Returning from one of these runs, our heroes are heading back over the causeway when the trailer develops a flat tyre. A quick command appreciation of the situation, confirmed by a mere glance in each others direction was sufficient to convince them both that being slap in the middle of the causeway, 20 metres from customs, with 25 or 30 cartons of illicit grog on board and a flat tyre to boot, was not the ideal state of affairs nor location to be in.

Characteristically undaunted, out they get and with a sense of purpose, set about remedying their situation. They were later to agree it was this sense of purpose that was nearly their undoing and certainly the reason the Customs Officers were falling about laughing and gesturing animatedly in their direction.

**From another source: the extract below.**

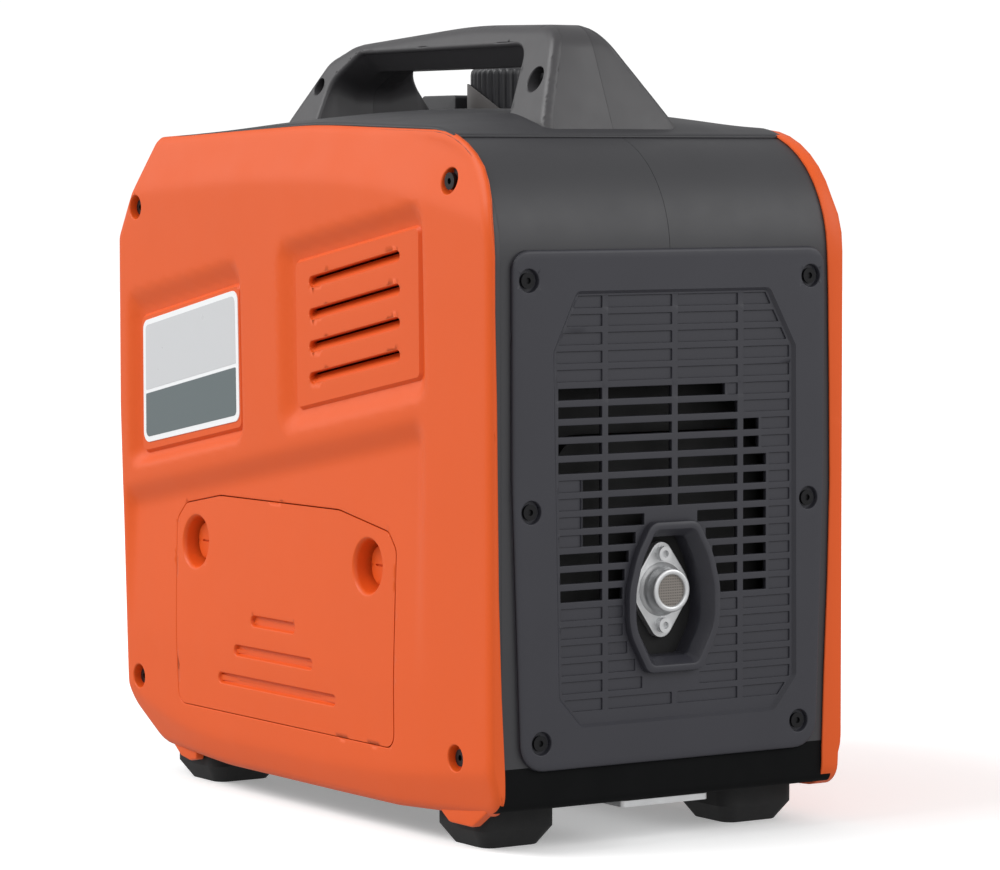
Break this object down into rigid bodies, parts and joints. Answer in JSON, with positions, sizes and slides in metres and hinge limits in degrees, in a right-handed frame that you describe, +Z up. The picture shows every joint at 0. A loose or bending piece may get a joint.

Looking about to see what the joke was, our boys realise it might have been easier to jack up the trailer if it were not still attached to the Land Rover ... and so nonchalantly lowering the trailer and the partially airborne Land Rover to the ground, they unhitched the said trailer, changed the tyre and proceeded through customs untroubled by other than ridicule.

Once clear of customs however, the rigid digit was extended in the direction of their teary-eyed tormentors and with honour restored, and another silent exchange of looks, they departed the scene laying the rubber very nicely and headed for home.

Happy to have escaped unscathed and secure in the knowledge that shared embarrassment will bind them like twins, it is back to the compound at Dover Road. They are not so chuffed however to find the rest of the boys have given up on them, taken an early mark, gone to the pool and left it to our two moonlighters to unload the booty on their own.

Undoubtedly you will have guessed it by now - and you are right..... their day was about to get worse. The still silence of the empty compound served only to highlight the stunned embarrassment that greeted the discovery that they were minus one trailer full of beer that should have been right there attached to the Rover.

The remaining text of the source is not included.